═══ Input data

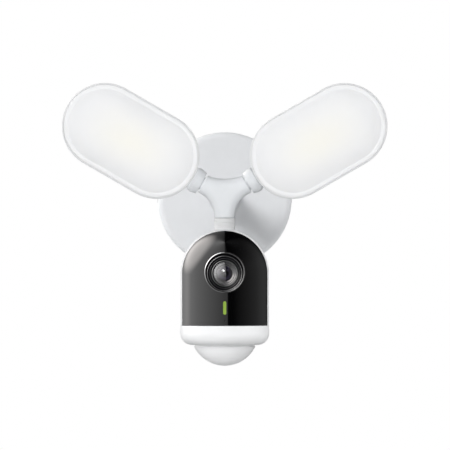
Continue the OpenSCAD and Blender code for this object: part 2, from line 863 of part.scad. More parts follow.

══════
═══ Input data

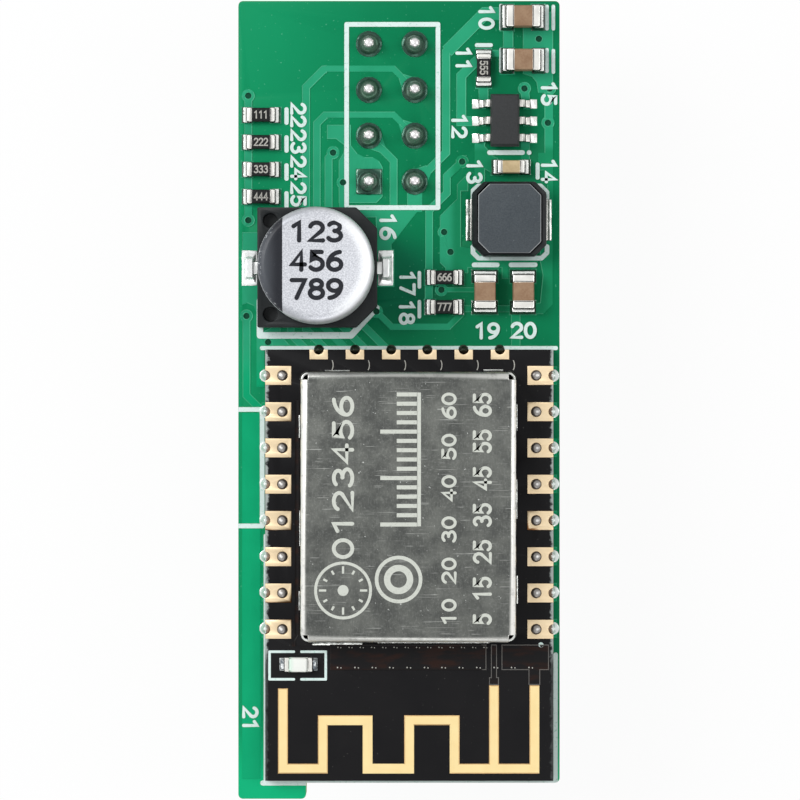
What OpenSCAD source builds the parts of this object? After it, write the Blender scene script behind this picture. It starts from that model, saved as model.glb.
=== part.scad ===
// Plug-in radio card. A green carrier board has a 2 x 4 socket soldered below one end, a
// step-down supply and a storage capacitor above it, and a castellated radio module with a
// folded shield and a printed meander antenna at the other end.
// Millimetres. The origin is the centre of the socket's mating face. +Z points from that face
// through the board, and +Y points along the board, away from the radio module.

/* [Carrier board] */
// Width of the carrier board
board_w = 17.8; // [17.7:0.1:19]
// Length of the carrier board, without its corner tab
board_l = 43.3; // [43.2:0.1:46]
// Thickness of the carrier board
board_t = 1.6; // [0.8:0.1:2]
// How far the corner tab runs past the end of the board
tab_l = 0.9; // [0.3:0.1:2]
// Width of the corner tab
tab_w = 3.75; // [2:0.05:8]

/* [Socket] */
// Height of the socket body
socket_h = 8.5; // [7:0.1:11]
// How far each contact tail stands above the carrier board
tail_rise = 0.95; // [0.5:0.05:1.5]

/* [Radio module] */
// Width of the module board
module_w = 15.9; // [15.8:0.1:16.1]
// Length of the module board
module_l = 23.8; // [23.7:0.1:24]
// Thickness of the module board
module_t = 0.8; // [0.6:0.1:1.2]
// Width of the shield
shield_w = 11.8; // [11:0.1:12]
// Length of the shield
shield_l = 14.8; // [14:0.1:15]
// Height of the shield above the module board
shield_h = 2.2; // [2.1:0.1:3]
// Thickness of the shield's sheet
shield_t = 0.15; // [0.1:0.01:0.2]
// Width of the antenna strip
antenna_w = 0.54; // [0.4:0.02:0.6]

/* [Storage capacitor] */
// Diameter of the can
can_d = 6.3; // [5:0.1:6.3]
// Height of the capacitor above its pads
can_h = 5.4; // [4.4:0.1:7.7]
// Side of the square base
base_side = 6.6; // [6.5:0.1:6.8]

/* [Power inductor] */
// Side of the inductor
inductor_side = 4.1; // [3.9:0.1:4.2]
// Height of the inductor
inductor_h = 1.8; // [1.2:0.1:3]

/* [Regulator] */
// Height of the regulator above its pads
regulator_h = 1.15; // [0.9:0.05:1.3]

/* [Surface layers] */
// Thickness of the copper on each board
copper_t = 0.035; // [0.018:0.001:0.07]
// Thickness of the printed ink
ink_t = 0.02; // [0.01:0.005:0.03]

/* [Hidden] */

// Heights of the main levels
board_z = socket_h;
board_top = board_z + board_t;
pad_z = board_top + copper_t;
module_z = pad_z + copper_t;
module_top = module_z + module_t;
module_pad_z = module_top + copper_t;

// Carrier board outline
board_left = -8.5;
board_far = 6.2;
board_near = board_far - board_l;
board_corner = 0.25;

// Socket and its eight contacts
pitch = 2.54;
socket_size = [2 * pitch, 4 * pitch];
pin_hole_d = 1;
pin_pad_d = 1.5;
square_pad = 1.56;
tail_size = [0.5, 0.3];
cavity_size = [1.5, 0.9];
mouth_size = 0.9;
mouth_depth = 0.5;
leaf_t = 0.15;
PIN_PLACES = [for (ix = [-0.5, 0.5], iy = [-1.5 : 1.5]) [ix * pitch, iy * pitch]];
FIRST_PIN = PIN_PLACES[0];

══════

(Directions for this task): Show every line from the entries above in which the word "object" appears.

(Response to this task):
Continue the OpenSCAD and Blender code for this object: part 2, from line 863 of part.scad. More parts follow.
What OpenSCAD source builds the parts of this object? After it, write the Blender scene script behind this picture. It starts from that model, saved as model.glb.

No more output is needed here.